_Task to carry out_: Only the lines from the one with "Continue the three.js" through the one with "export default figurine;" are to be restated, word for word, with both of them included.

_Data for processing_:
-*-*-
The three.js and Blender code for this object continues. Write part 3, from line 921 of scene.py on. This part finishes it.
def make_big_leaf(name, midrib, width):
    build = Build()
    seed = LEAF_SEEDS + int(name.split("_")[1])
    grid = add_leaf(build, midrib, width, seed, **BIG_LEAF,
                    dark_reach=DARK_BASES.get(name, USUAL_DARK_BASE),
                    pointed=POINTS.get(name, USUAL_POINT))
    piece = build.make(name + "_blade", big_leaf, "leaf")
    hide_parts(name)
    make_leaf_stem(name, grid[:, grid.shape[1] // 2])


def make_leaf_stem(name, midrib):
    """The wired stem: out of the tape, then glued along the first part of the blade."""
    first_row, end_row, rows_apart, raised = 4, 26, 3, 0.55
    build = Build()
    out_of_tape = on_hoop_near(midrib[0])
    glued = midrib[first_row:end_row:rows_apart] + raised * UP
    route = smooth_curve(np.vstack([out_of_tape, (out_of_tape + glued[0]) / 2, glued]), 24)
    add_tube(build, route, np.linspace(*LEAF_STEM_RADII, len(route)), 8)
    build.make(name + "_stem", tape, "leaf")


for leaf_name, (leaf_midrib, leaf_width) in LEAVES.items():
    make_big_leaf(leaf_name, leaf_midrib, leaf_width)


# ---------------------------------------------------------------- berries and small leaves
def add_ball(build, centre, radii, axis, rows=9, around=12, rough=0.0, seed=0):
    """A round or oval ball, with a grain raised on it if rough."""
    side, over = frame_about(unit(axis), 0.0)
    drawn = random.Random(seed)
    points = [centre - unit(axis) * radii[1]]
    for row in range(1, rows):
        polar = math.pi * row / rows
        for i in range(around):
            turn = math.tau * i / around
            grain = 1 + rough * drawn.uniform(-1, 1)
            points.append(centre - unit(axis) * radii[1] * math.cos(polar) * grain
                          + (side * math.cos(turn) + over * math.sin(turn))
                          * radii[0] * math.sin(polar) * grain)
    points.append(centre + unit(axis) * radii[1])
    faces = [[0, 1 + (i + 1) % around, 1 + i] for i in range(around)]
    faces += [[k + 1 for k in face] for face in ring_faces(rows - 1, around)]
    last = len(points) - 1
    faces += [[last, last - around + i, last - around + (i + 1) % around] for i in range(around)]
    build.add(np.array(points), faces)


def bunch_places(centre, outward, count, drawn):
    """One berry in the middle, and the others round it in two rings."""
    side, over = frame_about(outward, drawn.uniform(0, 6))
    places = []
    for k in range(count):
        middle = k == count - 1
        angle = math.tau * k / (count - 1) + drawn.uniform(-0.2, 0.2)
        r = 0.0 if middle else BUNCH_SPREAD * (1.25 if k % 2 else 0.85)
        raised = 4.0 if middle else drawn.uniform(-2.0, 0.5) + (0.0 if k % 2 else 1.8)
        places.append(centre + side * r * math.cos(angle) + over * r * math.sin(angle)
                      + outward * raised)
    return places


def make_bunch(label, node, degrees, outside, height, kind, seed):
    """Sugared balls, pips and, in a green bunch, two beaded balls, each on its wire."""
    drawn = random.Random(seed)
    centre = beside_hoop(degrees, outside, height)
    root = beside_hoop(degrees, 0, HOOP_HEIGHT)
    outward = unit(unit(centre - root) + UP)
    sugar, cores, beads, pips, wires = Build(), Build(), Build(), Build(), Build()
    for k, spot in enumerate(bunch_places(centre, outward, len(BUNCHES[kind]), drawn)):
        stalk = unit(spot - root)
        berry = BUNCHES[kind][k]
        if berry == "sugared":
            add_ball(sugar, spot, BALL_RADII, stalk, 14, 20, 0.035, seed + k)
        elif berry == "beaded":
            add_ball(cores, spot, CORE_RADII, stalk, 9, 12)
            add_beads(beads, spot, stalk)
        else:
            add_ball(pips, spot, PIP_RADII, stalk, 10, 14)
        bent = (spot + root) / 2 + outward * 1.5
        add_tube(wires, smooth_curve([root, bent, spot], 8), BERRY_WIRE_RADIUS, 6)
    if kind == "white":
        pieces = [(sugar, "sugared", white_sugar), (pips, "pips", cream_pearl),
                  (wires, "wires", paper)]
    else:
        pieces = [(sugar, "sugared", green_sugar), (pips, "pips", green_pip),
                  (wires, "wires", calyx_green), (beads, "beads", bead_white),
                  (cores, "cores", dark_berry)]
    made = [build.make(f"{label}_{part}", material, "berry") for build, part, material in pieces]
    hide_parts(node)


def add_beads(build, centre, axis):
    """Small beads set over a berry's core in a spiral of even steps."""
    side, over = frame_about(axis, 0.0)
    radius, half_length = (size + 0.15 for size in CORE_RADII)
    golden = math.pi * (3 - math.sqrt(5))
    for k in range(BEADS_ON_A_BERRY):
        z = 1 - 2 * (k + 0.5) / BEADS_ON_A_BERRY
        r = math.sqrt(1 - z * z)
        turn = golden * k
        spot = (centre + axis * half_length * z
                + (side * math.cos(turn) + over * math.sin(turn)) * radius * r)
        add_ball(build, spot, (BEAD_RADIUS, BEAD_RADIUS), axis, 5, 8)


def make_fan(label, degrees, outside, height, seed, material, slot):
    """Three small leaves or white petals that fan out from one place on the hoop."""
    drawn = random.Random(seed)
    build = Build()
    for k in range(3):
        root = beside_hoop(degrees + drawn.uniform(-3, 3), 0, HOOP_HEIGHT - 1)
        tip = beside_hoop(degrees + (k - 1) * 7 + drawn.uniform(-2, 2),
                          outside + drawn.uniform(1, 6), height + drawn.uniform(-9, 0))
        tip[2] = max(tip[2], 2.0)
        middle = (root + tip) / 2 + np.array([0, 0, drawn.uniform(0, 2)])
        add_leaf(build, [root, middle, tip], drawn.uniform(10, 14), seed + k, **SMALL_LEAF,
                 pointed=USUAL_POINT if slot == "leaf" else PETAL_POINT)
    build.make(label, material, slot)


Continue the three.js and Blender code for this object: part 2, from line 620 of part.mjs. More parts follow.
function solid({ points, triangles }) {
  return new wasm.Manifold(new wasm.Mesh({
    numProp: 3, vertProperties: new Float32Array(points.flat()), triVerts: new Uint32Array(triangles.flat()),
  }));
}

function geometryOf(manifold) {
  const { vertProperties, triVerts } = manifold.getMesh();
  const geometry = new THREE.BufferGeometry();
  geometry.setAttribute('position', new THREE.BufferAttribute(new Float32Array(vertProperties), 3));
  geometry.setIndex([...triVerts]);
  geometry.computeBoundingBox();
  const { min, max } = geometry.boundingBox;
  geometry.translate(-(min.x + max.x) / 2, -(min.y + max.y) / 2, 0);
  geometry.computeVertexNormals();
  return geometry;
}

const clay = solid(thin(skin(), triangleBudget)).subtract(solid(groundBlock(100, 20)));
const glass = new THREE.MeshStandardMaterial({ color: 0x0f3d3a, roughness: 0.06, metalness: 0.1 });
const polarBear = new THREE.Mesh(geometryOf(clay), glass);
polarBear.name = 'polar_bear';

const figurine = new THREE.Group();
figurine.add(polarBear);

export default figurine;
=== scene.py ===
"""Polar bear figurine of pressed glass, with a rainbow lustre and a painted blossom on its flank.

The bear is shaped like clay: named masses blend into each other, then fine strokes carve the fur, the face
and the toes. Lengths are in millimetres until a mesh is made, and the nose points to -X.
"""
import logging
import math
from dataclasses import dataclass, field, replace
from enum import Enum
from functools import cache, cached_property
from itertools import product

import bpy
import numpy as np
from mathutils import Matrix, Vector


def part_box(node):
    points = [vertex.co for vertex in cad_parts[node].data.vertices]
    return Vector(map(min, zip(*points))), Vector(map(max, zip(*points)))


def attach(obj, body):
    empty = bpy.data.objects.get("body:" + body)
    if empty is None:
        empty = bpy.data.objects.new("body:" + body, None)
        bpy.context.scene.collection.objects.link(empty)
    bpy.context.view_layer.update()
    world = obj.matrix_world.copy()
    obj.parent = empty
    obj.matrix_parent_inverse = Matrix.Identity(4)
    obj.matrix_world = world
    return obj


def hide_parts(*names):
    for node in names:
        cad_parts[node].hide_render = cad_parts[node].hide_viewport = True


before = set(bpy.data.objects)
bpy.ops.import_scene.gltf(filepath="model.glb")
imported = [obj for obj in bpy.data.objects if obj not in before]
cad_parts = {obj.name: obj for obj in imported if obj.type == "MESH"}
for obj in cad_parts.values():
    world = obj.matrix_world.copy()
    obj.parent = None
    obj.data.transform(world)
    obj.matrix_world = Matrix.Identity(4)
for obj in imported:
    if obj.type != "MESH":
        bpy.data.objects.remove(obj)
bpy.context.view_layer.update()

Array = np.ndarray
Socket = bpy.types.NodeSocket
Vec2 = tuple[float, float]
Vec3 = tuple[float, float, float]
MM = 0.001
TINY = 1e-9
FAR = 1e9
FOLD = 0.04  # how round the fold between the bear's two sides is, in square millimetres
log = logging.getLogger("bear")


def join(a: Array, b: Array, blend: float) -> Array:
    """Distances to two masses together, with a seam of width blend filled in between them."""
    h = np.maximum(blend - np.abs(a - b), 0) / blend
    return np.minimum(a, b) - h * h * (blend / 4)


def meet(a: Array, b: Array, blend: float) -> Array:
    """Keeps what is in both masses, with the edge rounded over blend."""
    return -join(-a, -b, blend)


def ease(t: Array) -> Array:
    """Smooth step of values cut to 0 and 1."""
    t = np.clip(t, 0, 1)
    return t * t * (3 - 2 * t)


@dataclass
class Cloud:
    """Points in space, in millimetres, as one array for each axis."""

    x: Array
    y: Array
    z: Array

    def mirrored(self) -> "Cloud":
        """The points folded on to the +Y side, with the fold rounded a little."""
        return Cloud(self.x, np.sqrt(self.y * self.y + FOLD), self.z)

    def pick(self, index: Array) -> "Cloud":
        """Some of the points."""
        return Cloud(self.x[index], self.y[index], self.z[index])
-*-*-
_The answer_:
Continue the three.js and Blender code for this object: part 2, from line 620 of part.mjs. More parts follow.
function solid({ points, triangles }) {
  return new wasm.Manifold(new wasm.Mesh({
    numProp: 3, vertProperties: new Float32Array(points.flat()), triVerts: new Uint32Array(triangles.flat()),
  }));
}

function geometryOf(manifold) {
  const { vertProperties, triVerts } = manifold.getMesh();
  const geometry = new THREE.BufferGeometry();
  geometry.setAttribute('position', new THREE.BufferAttribute(new Float32Array(vertProperties), 3));
  geometry.setIndex([...triVerts]);
  geometry.computeBoundingBox();
  const { min, max } = geometry.boundingBox;
  geometry.translate(-(min.x + max.x) / 2, -(min.y + max.y) / 2, 0);
  geometry.computeVertexNormals();
  return geometry;
}

const clay = solid(thin(skin(), triangleBudget)).subtract(solid(groundBlock(100, 20)));
const glass = new THREE.MeshStandardMaterial({ color: 0x0f3d3a, roughness: 0.06, metalness: 0.1 });
const polarBear = new THREE.Mesh(geometryOf(clay), glass);
polarBear.name = 'polar_bear';

const figurine = new THREE.Group();
figurine.add(polarBear);

export default figurine;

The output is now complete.